____ Data section
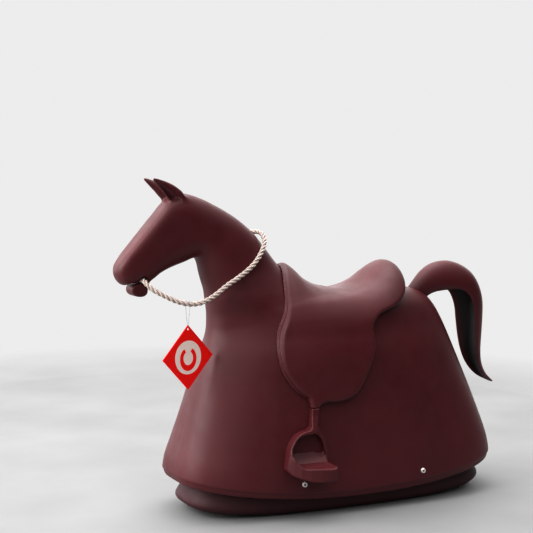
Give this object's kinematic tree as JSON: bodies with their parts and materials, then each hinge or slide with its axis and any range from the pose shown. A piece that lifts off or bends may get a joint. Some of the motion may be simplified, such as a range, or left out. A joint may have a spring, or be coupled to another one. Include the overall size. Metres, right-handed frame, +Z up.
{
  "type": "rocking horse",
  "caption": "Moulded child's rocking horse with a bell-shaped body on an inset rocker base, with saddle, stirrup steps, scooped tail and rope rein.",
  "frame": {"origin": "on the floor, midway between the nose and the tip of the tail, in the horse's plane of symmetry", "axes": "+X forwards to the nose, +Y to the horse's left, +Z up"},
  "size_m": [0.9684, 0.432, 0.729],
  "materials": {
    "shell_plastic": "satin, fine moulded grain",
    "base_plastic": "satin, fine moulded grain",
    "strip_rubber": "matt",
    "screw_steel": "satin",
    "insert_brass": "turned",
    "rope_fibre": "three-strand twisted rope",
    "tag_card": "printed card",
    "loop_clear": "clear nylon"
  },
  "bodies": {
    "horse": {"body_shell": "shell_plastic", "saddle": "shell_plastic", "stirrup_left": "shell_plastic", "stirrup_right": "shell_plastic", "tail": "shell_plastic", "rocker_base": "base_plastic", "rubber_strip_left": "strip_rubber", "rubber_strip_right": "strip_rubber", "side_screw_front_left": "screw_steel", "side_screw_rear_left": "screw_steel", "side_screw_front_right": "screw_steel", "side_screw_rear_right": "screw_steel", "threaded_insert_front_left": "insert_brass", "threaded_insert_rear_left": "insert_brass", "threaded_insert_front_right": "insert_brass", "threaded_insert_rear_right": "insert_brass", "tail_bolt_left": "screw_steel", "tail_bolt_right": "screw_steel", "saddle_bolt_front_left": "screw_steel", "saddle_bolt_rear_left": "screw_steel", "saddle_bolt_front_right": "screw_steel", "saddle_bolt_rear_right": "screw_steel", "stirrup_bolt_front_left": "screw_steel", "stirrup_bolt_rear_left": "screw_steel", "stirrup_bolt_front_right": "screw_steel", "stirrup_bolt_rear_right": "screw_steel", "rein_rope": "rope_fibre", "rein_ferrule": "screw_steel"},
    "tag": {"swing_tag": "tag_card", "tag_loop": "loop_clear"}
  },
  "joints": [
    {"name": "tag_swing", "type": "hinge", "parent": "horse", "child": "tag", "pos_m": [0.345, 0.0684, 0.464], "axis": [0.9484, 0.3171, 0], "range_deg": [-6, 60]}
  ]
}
________
» **Task directions**: Copy all of the material word for word.

» **Expected answer**:
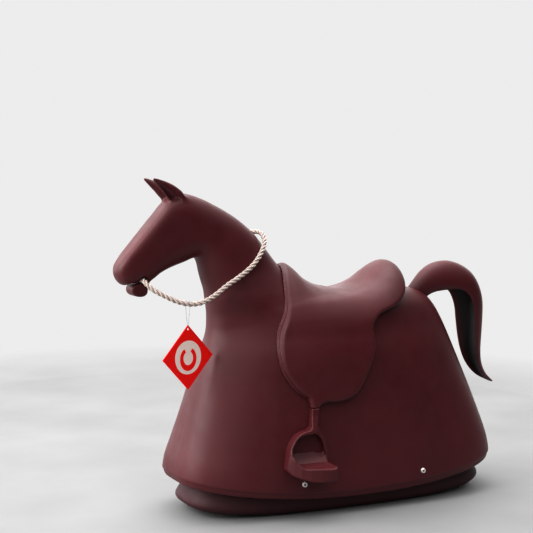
Give this object's kinematic tree as JSON: bodies with their parts and materials, then each hinge or slide with its axis and any range from the pose shown. A piece that lifts off or bends may get a joint. Some of the motion may be simplified, such as a range, or left out. A joint may have a spring, or be coupled to another one. Include the overall size. Metres, right-handed frame, +Z up.
{
  "type": "rocking horse",
  "caption": "Moulded child's rocking horse with a bell-shaped body on an inset rocker base, with saddle, stirrup steps, scooped tail and rope rein.",
  "frame": {"origin": "on the floor, midway between the nose and the tip of the tail, in the horse's plane of symmetry", "axes": "+X forwards to the nose, +Y to the horse's left, +Z up"},
  "size_m": [0.9684, 0.432, 0.729],
  "materials": {
    "shell_plastic": "satin, fine moulded grain",
    "base_plastic": "satin, fine moulded grain",
    "strip_rubber": "matt",
    "screw_steel": "satin",
    "insert_brass": "turned",
    "rope_fibre": "three-strand twisted rope",
    "tag_card": "printed card",
    "loop_clear": "clear nylon"
  },
  "bodies": {
    "horse": {"body_shell": "shell_plastic", "saddle": "shell_plastic", "stirrup_left": "shell_plastic", "stirrup_right": "shell_plastic", "tail": "shell_plastic", "rocker_base": "base_plastic", "rubber_strip_left": "strip_rubber", "rubber_strip_right": "strip_rubber", "side_screw_front_left": "screw_steel", "side_screw_rear_left": "screw_steel", "side_screw_front_right": "screw_steel", "side_screw_rear_right": "screw_steel", "threaded_insert_front_left": "insert_brass", "threaded_insert_rear_left": "insert_brass", "threaded_insert_front_right": "insert_brass", "threaded_insert_rear_right": "insert_brass", "tail_bolt_left": "screw_steel", "tail_bolt_right": "screw_steel", "saddle_bolt_front_left": "screw_steel", "saddle_bolt_rear_left": "screw_steel", "saddle_bolt_front_right": "screw_steel", "saddle_bolt_rear_right": "screw_steel", "stirrup_bolt_front_left": "screw_steel", "stirrup_bolt_rear_left": "screw_steel", "stirrup_bolt_front_right": "screw_steel", "stirrup_bolt_rear_right": "screw_steel", "rein_rope": "rope_fibre", "rein_ferrule": "screw_steel"},
    "tag": {"swing_tag": "tag_card", "tag_loop": "loop_clear"}
  },
  "joints": [
    {"name": "tag_swing", "type": "hinge", "parent": "horse", "child": "tag", "pos_m": [0.345, 0.0684, 0.464], "axis": [0.9484, 0.3171, 0], "range_deg": [-6, 60]}
  ]
}